Mesoscopic deformation mechanisms and engineering applications of soil-rock mixtures: effects of varying stone content

This study explores the meso-mechanical characteristics and structural evolution of soil-rock mixtures (SRM) under complex stress conditions using six triaxial test models with varying stone content. Experimental simulations revealed that stone content significantly affects peak stress. A three-dimensional mesoscale structural fabric was employed to analyze the spatial distribution of normal and tangential contact forces, while a two-dimensional fabric tensor analysis highlighted the dominant role of stone content in mesoscale mechanical behavior.

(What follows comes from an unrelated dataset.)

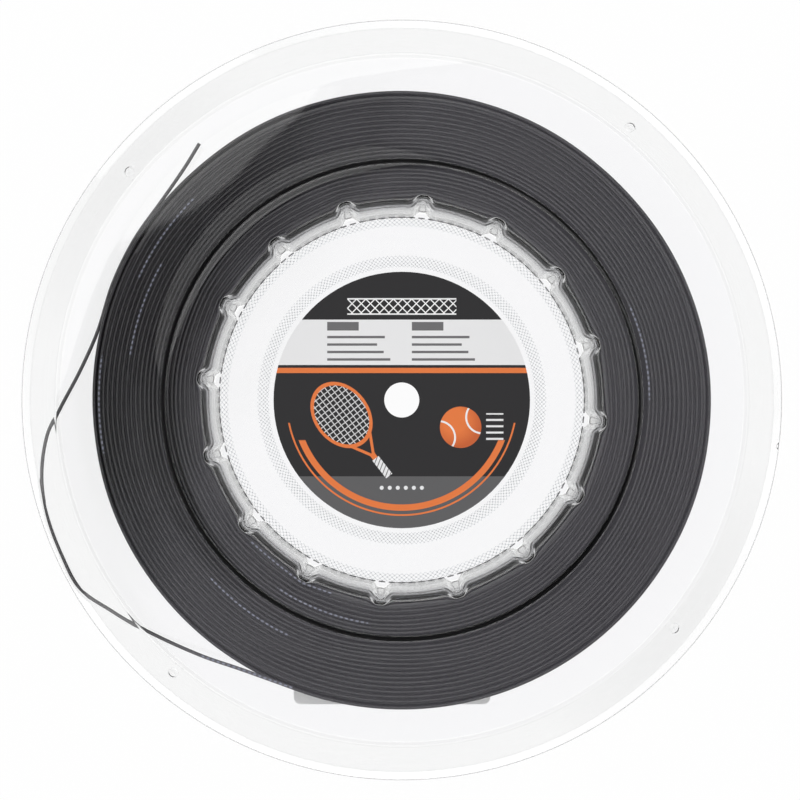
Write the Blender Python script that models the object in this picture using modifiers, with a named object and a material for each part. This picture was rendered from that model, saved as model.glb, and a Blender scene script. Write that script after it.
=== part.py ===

Results showed that increasing stone content leads to higher normal and tangential contact forces. Further analysis revealed a strong correlation between rock crushing and overall deformation, with higher rock content enhancing the anti-slip capability of SRMs. To extend these findings, a discrete element model was developed to simulate the rolling construction process of the anti-seepage core wall in a dam. This model evaluated the effects of varying stone content on coordination number, settlement rate, and porosity, as well as the influence of gravel mixing strategies on dam deformation. This research provides insights into the meso-deformation mechanisms of SRMs and the role of stone content in dam construction, offering valuable guidance for improving the design and performance of soil-rock structures in engineering applications.